You can retrieve the number of matches via $j->nmatch;

$j->z2h
Converts X208 kana (Zenkaku) to X201 kana (Hankaku).

You can retrieve the number of matches via $j->nmatch;

Regexp emulators

To use "->m()" and "->s()", you need perl 5.8.1 or better.

$j->tr($from, $to, $opt);
Applies "tr/$from/$to/"
on Jcode object where $from and $to are EUC-JP strings. On perl 5.8.1 or better, $from and $to can also be flagged UTF-8 strings.

If $opt is set, "tr/$from/$to/$opt" is applied. $opt must be 'c', 'd' or the combination thereof.

You can retrieve the number of matches via $j->nmatch;

The following methods are available only for perl 5.8.1 or better.

$j->s($patter, $replace, $opt);
Applies "s/$pattern/$replace/$opt"
. $pattern and "replace" must be in EUC-JP or flagged UTF-8. $opt are the same as regexp options. See perlre for regexp options.

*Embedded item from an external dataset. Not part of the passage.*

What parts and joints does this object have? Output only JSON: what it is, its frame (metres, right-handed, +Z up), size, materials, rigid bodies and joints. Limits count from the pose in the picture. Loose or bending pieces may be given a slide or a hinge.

Like "$j->tr()", "$j->s()" returns the object itself so you can nest the operation as follows;

  $j->tr("a-z", "A-Z")->s("foo", "bar");
[@match = ] $j->m($pattern, $opt);
Applies "m/$patter/$opt"
. Note that this method DOES NOT RETURN AN OBJECT so you can't chain the method like "$j->s()".

Instance Variables

If you need to access instance variables of Jcode object, use access methods below instead of directly accessing them (That's what OOP is all about)

FYI, Jcode uses a ref to array instead of ref to hash (common way) to optimize speed (Actually you don't have to know as long as you use access methods instead; Once again, that's OOP)

$j->r_str
Reference to the EUC-coded String.
$j->icode
Input charcode in recent operation.
$j->nmatch
Number of matches (Used in $j->tr, etc.)